Wooden's Wisdom - Volume 10 | Issue 502 |
Craig Impelman Speaking | Championship Coaches | Champion's Leadership Library Login | |
"TREAT TRIUMPH AND DISASTER THE SAME" (BILL RUSSELL PART 8) In Bill Russell's 13 years in the NBA (1956-69) his Boston Celtics won 11 championships. For the last two championships (1968 and 1969) he was the player-coach.
Russell's attributes, in part, his unparalleled results to Rudyard Kipling's simple idea:
"If you can meet with Triumph and Disaster.
And treat those two impostors just the same. Yours is the Earth and everything that's in it." Win or lose, Russell was always proactive about taking the next positive action needed. He did not need adversity to inspire him nor let winning go to his head. He was never a victim, he was always in charge of his own fate.
In his book, Russell Rules which he wrote with David Falkner, Coach Russell expanded on this idea:
"Misfortune and Adversity happen. Nothing can change that. The action that one takes afterward has nothing to do with the misfortune, and the action, not the misfortune, determines the direction in which to proceed.
One of most irritating clichés floating around today is that we are supposed to see adversity as an opportunity. Self-help articles are constantly being published and books are written asking us to see the bad things that happen in life as special challenges, where, if only we teach ourselves how to react and use that bad stuff, we will thereby gain from it.

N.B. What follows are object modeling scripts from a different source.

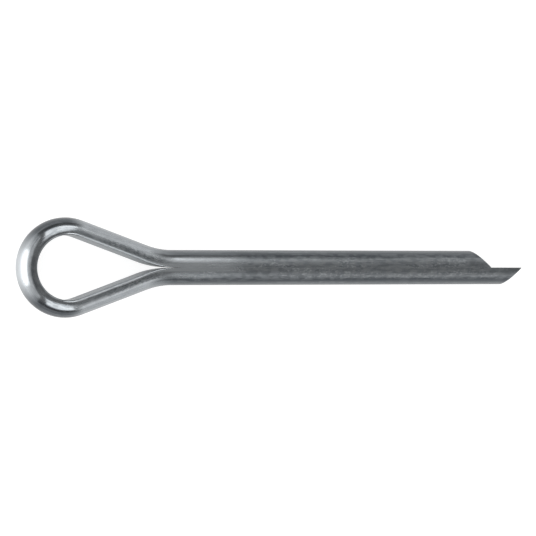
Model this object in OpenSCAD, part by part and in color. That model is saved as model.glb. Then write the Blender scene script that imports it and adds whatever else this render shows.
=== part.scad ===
// Cotter pin (split pin) with an extended prong and slant-cut tips.
//
// One length of half-round wire is folded into an open eye. Its flat faces
// line the eye and meet along the shank, where the two prongs make a round.
//
// The shank's axis is X and its tips point to +X. The origin lies on that
// axis at the throat, where the straight shank begins. The eye lies in the
// XY plane, the short prong on the +Y side, and Z runs through the eye.

/* [Wire] */
// Diameter of the round shank that the two prongs make together
shank_d = 3.8; // [2.2:0.1:6.4]
// Gap between the flat faces of the two prongs
slit = 0.05; // [0.02:0.01:0.2]
// Radius that rounds the two edges of the wire's flat face
edge_r = 0.12; // [0.06:0.01:0.3]

/* [Eye] */
// Inside diameter of the eye's round end
eye_d = 6.85; // [5:0.05:12]
// Slope of each arm of the eye to the shank's axis, in degrees
arm_angle = 20; // [14:1:35]
// Bend radius of the flat face in the throat, where an arm becomes a prong
throat_r = 10.1; // [4:0.1:14]

/* [Prongs] */
// Straight length of the short prong, from the throat to the end of its tip
short_prong = 37.35; // [12:0.05:60]
// Length by which the long prong's tip stands out past the short one's
prong_step = 3.85; // [0:0.05:6]
// Slope of each tip's slanting cut to the shank's axis, in degrees
tip_angle = 45; // [30:1:90]

/* [Hidden] */
$fn = 72;

// Section of the wire: part of the shank's circle, cut off by the flat face.
wire_r = shank_d / 2;
flat_y = slit / 2;
wire_t = wire_r - flat_y;

// Circle that rounds an edge. It reaches a little past the flat and the
// round, so that it crosses both of them and its arc starts at a clean line.
edge_cross = edge_r / 50;
edge_y = edge_r - edge_cross;
edge_reach = wire_r - edge_y;
edge_z = sqrt(pow(edge_reach, 2) - pow(edge_y + flat_y, 2));
// Point where the line from the shank's axis through its centre meets the round.
round_y = (edge_y + flat_y) * wire_r / edge_reach - flat_y;
round_z = edge_z * wire_r / edge_reach;

// Eye: the flat face follows a circle, two straight arms and two throat bends.
eye_r = eye_d / 2;
arm_reach = (eye_r * cos(arm_angle) - flat_y) / sin(arm_angle);
throat_run = throat_r * tan(arm_angle / 2);
arm_l = arm_reach - throat_run;
eye_x = arm_reach * cos(arm_angle) + eye_r * sin(arm_angle) + throat_run;

// Side of the blocks that trim a bend, larger than the whole eye.
block = 4 * (eye_x + eye_r + wire_t);

// Wire section: the flat lies on the line x = 0 and the round points to +X.
module wire_section() {
    intersection() {
        translate([-flat_y, 0])
            circle(r = wire_r);
        translate([0, -wire_r])
            square([wire_r, shank_d]);
        union() {
            section_core();
            for (side = [-1, 1])
                translate([edge_y, side * edge_z])
                    circle(r = edge_r);
        }
    }
}

// Region of the section between its two rounded edges. Each slanting side
// passes through an edge's circle, from behind the flat to outside the round.
module section_core() {
    behind = [-round_y, 2 * edge_z - round_z];
    outside = [2 * round_y, 2 * round_z - edge_z];
    polygon([
        behind,
        outside,
        [wire_r, outside.y],
        [wire_r, -outside.y],
        [outside.x, -outside.y],
        [behind.x, -behind.y]
    ]);
}

// Straight wire along +X from the origin, flat face down, round face to +Y.
module straight_wire(length) {
    rotate([90, 0, 90])
        linear_extrude(height = length)
            wire_section();
}

// Full ring of wire about the Z axis, with its flat face at radius r.
// Its round face points outward, or inward where inward is true.
module wire_ring(r, inward = false) {
    rotate_extrude()
        translate([r, 0])
            mirror([inward ? 1 : 0, 0])
                wire_section();
}

// Half of space on the +X side of the YZ plane, or on its -X side.
module half_space(side) {
    translate([side > 0 ? 0 : -block, -block / 2, -block / 2])
        cube(block);
}

// Frame at the centre of the upper throat bend, turned to the bend's middle.
// Each frame of the leg takes one more turn of the same half angle from it.
module at_throat() {
    translate([0, flat_y + throat_r, 0])
        rotate(-arm_angle / 2)
            children();
}

// Frame at the start of the upper prong, on its flat face.
module at_prong() {
    at_throat()
        rotate(arm_angle / 2)
            translate([0, -throat_r, 0])
                children();
}

// Frame at the throat's end of the upper arm, on its flat face.
module at_arm() {
    at_throat()
        rotate(-arm_angle / 2)
            translate([0, -throat_r, 0])
                children();
}

// Frame at the eye's end of the upper arm, on its flat face.
module at_arm_end() {
    at_arm()
        translate([-arm_l, 0, 0])
            children();
}

// Upper prong, cut off at a slant that leaves it longest at its flat face.
module prong(length) {
    at_prong()
        difference() {
            straight_wire(length);
            translate([length, 0, 0])
                rotate(90 - tip_angle)
                    half_space(1);
        }
}

// Bend of the upper throat, between the arm and the prong.
module throat_bend() {
    intersection() {
        at_arm()
            translate([0, throat_r, 0])
                wire_ring(throat_r, inward = true);
        at_arm() half_space(1);
        at_prong() half_space(-1);
    }
}

// Upper half of the eye's round end, from the arm to the shank's axis.
module eye_bend() {
    intersection() {
        at_arm_end()
            translate([0, -eye_r, 0])
                wire_ring(eye_r);
        at_arm_end() half_space(-1);
        rotate(90) half_space(1);
    }
}

// Upper half of the folded wire, with a prong of the given length.
module half_pin(length) {
    eye_bend();
    at_arm_end() straight_wire(arm_l);
    throat_bend();
    prong(length);
}

// The whole pin, folded from one wire.
module cotter_pin() {
    color([0.66, 0.68, 0.69])
        union() {
            half_pin(short_prong);
            mirror([0, 1, 0])
                half_pin(short_prong + prong_step);
        }
}

cotter_pin();
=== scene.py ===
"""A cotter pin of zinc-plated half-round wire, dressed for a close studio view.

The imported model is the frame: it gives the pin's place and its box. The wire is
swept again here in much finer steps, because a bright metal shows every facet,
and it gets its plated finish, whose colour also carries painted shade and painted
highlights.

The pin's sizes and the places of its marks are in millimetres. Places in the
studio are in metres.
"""

from __future__ import annotations

import logging
import math
from dataclasses import dataclass
from enum import Enum
from typing import Any, Iterator, Mapping, NamedTuple, Sequence

import bmesh
import bpy
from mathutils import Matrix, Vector

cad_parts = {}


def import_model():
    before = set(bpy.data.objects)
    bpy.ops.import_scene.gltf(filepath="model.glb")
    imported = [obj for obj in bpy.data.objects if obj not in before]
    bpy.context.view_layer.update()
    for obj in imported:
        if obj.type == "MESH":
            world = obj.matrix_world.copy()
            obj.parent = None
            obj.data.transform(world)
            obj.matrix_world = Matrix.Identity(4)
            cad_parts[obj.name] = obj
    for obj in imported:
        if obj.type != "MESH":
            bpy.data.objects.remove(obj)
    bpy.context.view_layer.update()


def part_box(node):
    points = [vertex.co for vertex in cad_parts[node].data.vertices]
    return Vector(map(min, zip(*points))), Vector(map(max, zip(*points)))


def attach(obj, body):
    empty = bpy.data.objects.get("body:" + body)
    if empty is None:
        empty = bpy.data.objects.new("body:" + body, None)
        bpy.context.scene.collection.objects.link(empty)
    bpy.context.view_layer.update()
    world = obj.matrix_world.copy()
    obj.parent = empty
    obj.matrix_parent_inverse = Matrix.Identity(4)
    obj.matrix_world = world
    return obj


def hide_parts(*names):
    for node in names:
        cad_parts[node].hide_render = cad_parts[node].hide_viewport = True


LOG = logging.getLogger("cotter_pin")

MM = 0.001
QUARTER_TURN = math.pi / 2
# A flat lamp of this many watts per square metre shines with a radiance of 1.
WATTS_PER_RADIANCE = 4

Colour = tuple[float, float, float]
Point = tuple[float, float, float]


class Fade(NamedTuple):
    """A smooth change from 0 to 1 between two values."""

    start: float
    end: float

    def at(self, value: float) -> float:
        """Work the change out for one value.

        Args:
            value: The value.

        Returns:
            0 up to start, 1 from end on and a smooth change between.
        """
        share = min(1.0, max(0.0, (value - self.start) / (self.end - self.start)))
        return share * share * (3 - 2 * share)


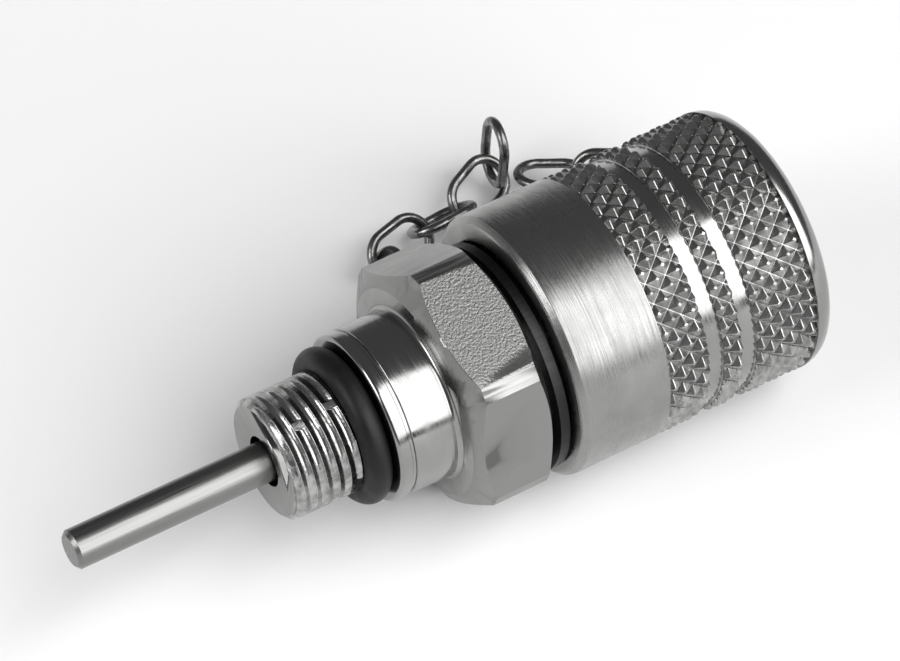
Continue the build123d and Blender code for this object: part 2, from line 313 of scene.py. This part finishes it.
def plated_wire(name, shade, roughness):
    """Bent and tumbled steel wire: dull plating with small dents and rubbed spots."""
    material, tree, surface, place = new_material(name)
    metal(surface, shade, roughness)
    dents = speckle(tree, place, 0.9)
    rubbed = add(tree, "ShaderNodeMix", {"data_type": "RGBA"}, {"Factor": ramp(tree, dents, 0.35, 0.65)})
    rubbed.inputs[6].default_value = [0.55 * v for v in colour(shade)[:3]] + [1.0]
    rubbed.inputs[7].default_value = colour(shade)
    tree.links.new(rubbed.outputs[2], surface.inputs["Base Color"])
    rough = ramp(tree, dents, 0.3, 0.7, roughness + 0.12, roughness - 0.05)
    tree.links.new(rough, surface.inputs["Roughness"])
    bump(tree, surface, dents, 0.05)
    return material


def moulded_nitrile(name):
    """Black nitrile rubber, moulded and slightly bloomed: matt with a soft broad sheen."""
    material, tree, surface, place = new_material(name)
    surface.inputs["Base Color"].default_value = colour("#0F0F10")
    surface.inputs["Specular IOR Level"].default_value = 0.3
    surface.inputs["Roughness"].default_value = 0.5
    bloom = speckle(tree, place, 1.4)
    tree.links.new(ramp(tree, bloom, 0.3, 0.7, 0.42, 0.58), surface.inputs["Roughness"])
    bump(tree, surface, speckle(tree, place, 0.12), 0.01)
    return material


skirt_zinc = turned_zinc("turned zinc skirt", "#989897", 0.26, 0.09, 26.0, 0.045)
groove_zinc = turned_zinc("turned zinc collar", "#9B9B9A", 0.17, 0.25, 40.0, 0.008)
knurl_zinc = plated_wire("rolled zinc knurl", "#ACACAB", 0.25)
thread_zinc = plated_wire("rolled zinc thread", "#B4B4B3", 0.22)
hex_zinc = stamped_hex("plated hex bar", "#8B8B8A", 0.27, HEX_ROLL + 90, HEX_APOTHEM)
tube_steel = drawn_steel("drawn stainless tube", "#7F7F7E", 0.3)
spring_steel = drawn_steel("drawn spring wire", "#6E6E6E", 0.3)
# painted shade: the neck ring's colour is darkened far below plated steel to stand for the shadow in the gap
# between the hex and the cap
gap_shade_steel = drawn_steel("strap darkened as painted shade", "#353535", 0.42)
plain_steel = turned_zinc("turned stainless", "#9C9C9B", 0.22, 0.2, 20.0, 0.008)
chain_steel = plated_wire("plated chain wire", "#8C8C8B", 0.26)
rubber = moulded_nitrile("black nitrile rubber")


def paint(piece, *materials):
    """Give the piece these materials, first one first."""
    piece.data.materials.clear()
    for material in materials:
        piece.data.materials.append(material)


def finish(piece, body, node):
    """Let the piece ride on its body in place of a CAD node."""
    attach(piece, body)
    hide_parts(node)


# ------------------------------------------------------------ coupling body with its cut thread
def thread_cutter():
    """One helical V groove, wound along the stud, to cut the thread with."""
    start = -2 * THREAD_PITCH
    turns = int(THREAD_END / THREAD_PITCH) + 4
    slope = (THREAD_PITCH - CREST_WIDTH - GROOVE_BOTTOM_WIDTH) / 2 / (THREAD_RADIUS - THREAD_ROOT)
    top = THREAD_RADIUS + 0.3
    top_half_width = GROOVE_BOTTOM_WIDTH / 2 + slope * (top - THREAD_ROOT)
    deselect()
    bpy.ops.mesh.primitive_circle_add(vertices=4, radius=MM)
    cutter = bpy.context.object
    corners = ((-top_half_width, top), (-GROOVE_BOTTOM_WIDTH / 2, THREAD_ROOT),
               (GROOVE_BOTTOM_WIDTH / 2, THREAD_ROOT), (top_half_width, top))
    for vertex, (x, r) in zip(cutter.data.vertices, corners):
        vertex.co = ((start + x) * MM, 0, r * MM)
    activate(cutter)
    bpy.ops.object.mode_set(mode="EDIT")
    bpy.ops.mesh.select_all(action="SELECT")
    bpy.ops.mesh.edge_face_add()
    bpy.ops.object.mode_set(mode="OBJECT")
    coil = cutter.modifiers.new("wind", "SCREW")
    coil.axis = "X"
    coil.screw_offset = THREAD_PITCH * MM
    coil.iterations = turns
    coil.steps = coil.render_steps = 72
    coil.use_normal_calculate = True
    apply_modifiers(cutter)
    bpy.ops.object.mode_set(mode="EDIT")
    bpy.ops.mesh.select_all(action="SELECT")
    bpy.ops.mesh.remove_doubles(threshold=1e-7)
    bpy.ops.mesh.normals_make_consistent(inside=False)
    bpy.ops.object.mode_set(mode="OBJECT")
    return cutter


def cut_away_beyond(piece, x, keep_below):
    """Cut the piece square at x, in millimetres, and keep one side of it."""
    activate(piece)
    bpy.ops.object.mode_set(mode="EDIT")
    bpy.ops.mesh.select_all(action="SELECT")
    bpy.ops.mesh.bisect(plane_co=(x * MM, 0, 0), plane_no=(1, 0, 0), use_fill=True,
                        clear_outer=keep_below, clear_inner=not keep_below)
    bpy.ops.object.mode_set(mode="OBJECT")


def trim(piece, tool):
    """Cut the tool out of the piece and remove the tool."""
    cut = piece.modifiers.new("cut", "BOOLEAN")
    cut.operation = "DIFFERENCE"
    cut.solver = "EXACT"
    cut.object = tool
    apply_modifiers(piece)
    bpy.data.objects.remove(tool)


def even_flats(piece):
    """Join the triangles of each flat face, so that no seam shows in it."""
    activate(piece)
    bpy.ops.object.mode_set(mode="EDIT")
    bpy.ops.mesh.select_all(action="SELECT")
    bpy.ops.mesh.dissolve_degenerate(threshold=1e-6)
    bpy.ops.mesh.dissolve_limited(angle_limit=radians(0.4))
    bpy.ops.object.mode_set(mode="OBJECT")


def quarter(x, r, radius, first, steps=6):
    """Corners of a quarter round about (x, r), from the first angle down, in degrees up from +X."""
    turns = [radians(first - 90 * step / steps) for step in range(steps + 1)]
    return [(x + radius * cos(turn), r + radius * sin(turn)) for turn in turns]


def make_collar():
    """The collar's skin: a rounded front lip, a fine ring groove and a fillet up to the hex."""
    top, low = COLLAR_RADIUS, COLLAR_RADIUS - MARK_DEPTH
    mark_end = MARK_START + MARK_WIDTH
    outline = [(COLLAR_START, COLLAR_CORE)]
    outline += quarter(COLLAR_START + COLLAR_EDGE, top - COLLAR_EDGE, COLLAR_EDGE, 180)
    outline += [(MARK_START - MARK_EDGE, top), (MARK_START, top - MARK_EDGE), (MARK_START + MARK_SLOPE, low),
                (mark_end - MARK_SLOPE, low), (mark_end, top - MARK_EDGE), (mark_end + MARK_EDGE, top)]
    outline += [(x, 2 * (top + COLLAR_FILLET) - r) for x, r in
                quarter(HEX_START - COLLAR_FILLET, top + COLLAR_FILLET, COLLAR_FILLET, 90)]
    outline.append((HEX_START, COLLAR_CORE))
    return turned("collar skin", outline)


def make_neck():
    """The neck's skin: the relief behind the hex, the plain length that guides the cap, and a lead-in."""
    return turned("neck skin", [
        (HEX_END, NECK_CORE), (HEX_END, RELIEF_RADIUS), (RELIEF_END, RELIEF_RADIUS),
        (RELIEF_END + NECK_SLOPE, NECK_RADIUS), (NECK_END - NECK_SLOPE, NECK_RADIUS),
        (NECK_END, NECK_RADIUS - NECK_SLOPE), (NECK_END, NECK_CORE)])


def ring_cutter(start, end, core, outside):
    """A ring that cuts the body's skin away between two places along the axis, down to a core."""
    return turned("ring cutter", [(start, core), (start, outside), (end, outside), (end, core)])


def make_body():
    """The turned body, with the stud's thread cut in it and a material for each of its zones."""
    piece = copy_of("coupling_body", "coupling_body_dressed")
    cutter = thread_cutter()
    cut_away_beyond(cutter, THREAD_END + 0.15, keep_below=True)
    trim(piece, cutter)
    trim(piece, ring_cutter(COLLAR_START - CUT_PAST, HEX_START - CUT_SHORT, COLLAR_CORE,
                            COLLAR_RADIUS + CUT_ABOVE))
    trim(piece, ring_cutter(HEX_END + CUT_SHORT, NECK_END + CUT_PAST, NECK_CORE, NECK_RADIUS + CUT_ABOVE))
    even_flats(piece)
    piece = join([piece, make_collar(), make_neck()], "coupling_body_dressed")
    paint(piece, groove_zinc, thread_zinc, hex_zinc)
    for face in piece.data.polygons:
        middle = face.center / MM
        if middle.x < THREAD_END + 0.5 and Vector(middle.yz).length > STUD_ROOT:
            face.material_index = 1
        elif HEX_START - 0.1 < middle.x < HEX_END + 0.1 and Vector(middle.yz).length > HEX_ROOT:
            face.material_index = 2
    smooth(piece, 25)
    finish(piece, "coupling", "coupling_body")


# ------------------------------------------------------------ protective cap with its knurl
def knurl_diamond(around, along, depth):
    """One raised diamond, as high as the knurl is deep, with a small flat top and broken edges."""
    deselect()
    bpy.ops.mesh.primitive_cone_add(vertices=4, radius1=1, radius2=0.2, depth=1)
    diamond = bpy.context.object
    diamond.scale = (along * MM, around * MM, depth * MM)
    diamond.location.z = depth * MM / 2
    settle(diamond)
    edges = diamond.modifiers.new("broken edges", "BEVEL")
    edges.width = KNURL_EDGE * MM
    edges.segments = 1
    apply_modifiers(diamond)
    return diamond


def knurl_band(start, end):
    """The diamonds of one band between two places along the axis, cut square at both."""
    around = 2 * pi * KNURL_ROOT / KNURL_COUNT
    period = around / tan(radians(KNURL_ANGLE))
    depth = CAP_RADIUS - KNURL_ROOT
    model = knurl_diamond(around / 2, period / 2, depth)
    copies = []
    for row in range(int(2 * (end - start) / period) + 3):
        x = start + (row - 0.5) * period / 2
        for place in range(KNURL_COUNT):
            angle = 2 * pi * (place + row % 2 / 2) / KNURL_COUNT
            copy = bpy.data.objects.new("diamond", model.data.copy())
            bpy.context.scene.collection.objects.link(copy)
            turn = Matrix.Rotation(angle, 4, "X")
            copy.data.transform(turn @ Matrix.Translation((x * MM, 0, KNURL_ROOT * MM)))
            copies.append(copy)
    bpy.data.objects.remove(model)
    band = join(copies, "knurl band")
    cut_away_beyond(band, start, keep_below=False)
    cut_away_beyond(band, end, keep_below=True)
    return band


def make_cap():
    """The cap: turned skirt, two plain grooves, three knurled bands and a rounded end."""
    grooves = [(CAP_START + start, CAP_START + start + GROOVE_WIDTH) for start in GROOVE_STARTS]
    groove_radius = CAP_RADIUS - GROOVE_DEPTH
    bands = [(CAP_START + SKIRT_LENGTH, grooves[0][0]), (grooves[0][1], grooves[1][0]),
             (grooves[1][1], CAP_END - END_ROUNDING)]
    # the front edge is a chamfer with softened corners
    outline = [(CAP_START, CAP_COUNTERBORE), (CAP_START, CAP_RADIUS - CAP_EDGE),
               (CAP_START + 0.12, CAP_RADIUS - CAP_EDGE + 0.22),
               (CAP_START + CAP_EDGE - 0.1, CAP_RADIUS - 0.04), (CAP_START + CAP_EDGE + 0.1, CAP_RADIUS),
               (bands[0][0] - BAND_SLOPE, CAP_RADIUS)]
    for number, (start, end) in enumerate(bands):
        outline += [(start, KNURL_ROOT), (end, KNURL_ROOT)]
        if number < 2:
            outline += [(end + BAND_SLOPE, groove_radius), (bands[number + 1][0] - BAND_SLOPE, groove_radius)]
    for step in range(END_STEPS + 1):
        bend = step / END_STEPS * pi / 2
        outline.append((CAP_END - END_ROUNDING + END_ROUNDING * sin(bend),
                        CAP_RADIUS - END_ROUNDING + END_ROUNDING * cos(bend)))
    outline += [(CAP_END, RIVET_HOLE), (CAP_END - END_WALL, RIVET_HOLE), (CAP_END - END_WALL, CAP_BORE),
                (CAP_START + COUNTERBORE_LENGTH, CAP_BORE),
                (CAP_START + COUNTERBORE_LENGTH, CAP_COUNTERBORE)]
    shell = turned("cap shell", outline)
    paint(shell, skirt_zinc, knurl_zinc, groove_zinc)
    for face in shell.data.polygons:
        x = face.center.x / MM
        if any(start - 0.1 < x < end + 0.1 for start, end in bands):
            face.material_index = 1
        elif x > bands[0][0]:
            face.material_index = 2
    smooth(shell, 30)
    diamonds = join([knurl_band(start, end) for start, end in bands], "cap knurl")
    paint(diamonds, knurl_zinc)
    finish(shell, "cap", "protective_cap")
    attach(diamonds, "cap")
    shell.name = "protective_cap_dressed"
    diamonds.name = "cap_knurl"


def make_spring():
    """The valve spring, which the poppet presses shorter as the valve opens."""
    piece = copy_of("valve_spring", "valve_spring_dressed")
    paint(piece, spring_steel)
    smooth(piece, 40)
    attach(piece, "coupling")
    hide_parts("valve_spring")
    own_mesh(piece)


make_body()
make_cap()
make_spring()

# ------------------------------------------------------------ finishes of the pieces kept from the frame
FINISHES = {
    "stud_o_ring": rubber, "insert_seal": rubber, "probe_seal": rubber, "poppet_seal": rubber,
    "cap_gasket": rubber,
    "immersion_tube": tube_steel, "retaining_ring": spring_steel,
    "valve_seat": plain_steel, "valve_poppet": plain_steel, "tube_guide": plain_steel,
    "cap_rivet": groove_zinc, "rivet_washer": groove_zinc, "swivel_eye": plain_steel,
    # the neck ring gets the darkened colour, which is painted shade of the gap it sits in
    "neck_ring": gap_shade_steel,
}
for name, node in nodes.items():
    material = chain_steel if name.startswith("chain_link") else FINISHES.get(name)
    if material:
        for material_slot in node.material_slots:
            material_slot.material = material

# ------------------------------------------------------------ floor, light and camera
deselect()
bpy.ops.mesh.primitive_plane_add(size=3.0, location=(0.02, 0, -CAP_RADIUS * MM))
floor = bpy.context.object
floor.name = "floor"
settle(floor)
floor_material, _, floor_surface, _ = new_material("matt white floor")
floor_surface.inputs["Base Color"].default_value = colour("#F4F4F4")
floor_surface.inputs["Roughness"].default_value = 0.9
paint(floor, floor_material)

world = bpy.data.worlds.new("dim room")
world.use_nodes = True
world.node_tree.nodes["Background"].inputs["Color"].default_value = colour("#808080")
world.node_tree.nodes["Background"].inputs["Strength"].default_value = 0.6
bpy.context.scene.world = world

TARGET = Vector((18.0, 2.5, 1.9)) * MM


def softbox(name, direction, distance, size, power):
    """A square soft lamp that faces the object from a direction."""
    data = bpy.data.lights.new(name, "AREA")
    data.size = size
    data.energy = power
    lamp = bpy.data.objects.new(name, data)
    bpy.context.scene.collection.objects.link(lamp)
    lamp.location = TARGET + Vector(direction).normalized() * distance
    lamp.rotation_euler = (TARGET - lamp.location).to_track_quat("-Z", "Y").to_euler()
    return lamp


softbox("front softbox", (0.345, -0.686, 0.64), 0.8, 1.0, 12.0)
softbox("left softbox", (-0.9, 0.1, 0.5), 0.9, 0.45, 3.5)

VIEW = Vector((0.345, 0.564, -0.750)).normalized()
camera_data = bpy.data.cameras.new("camera")
camera_data.lens = 256
camera = bpy.data.objects.new("camera", camera_data)
bpy.context.scene.collection.objects.link(camera)
camera.location = TARGET - VIEW * 0.49
camera.rotation_euler = VIEW.to_track_quat("-Z", "Y").to_euler()
bpy.context.scene.camera = camera
bpy.context.scene.view_settings.view_transform = "Standard"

We have even been told that what we've really been sent when things break down or fall apart is a kind of blessing, because at the end of that bad time we will be stronger and better able to handle the future. I don't buy any of it. This is nothing more than folks subscribing to the "I'm a victim" mentality.
The ultimate danger of being victorious is losing sight of how you got there. I have often said, ""It is harder to stay a champion than it was to get there in the first place"".
The actions taken are all that matters. Some of those actions will be helpful, others will not, but it is always important to act rather than react. Take control."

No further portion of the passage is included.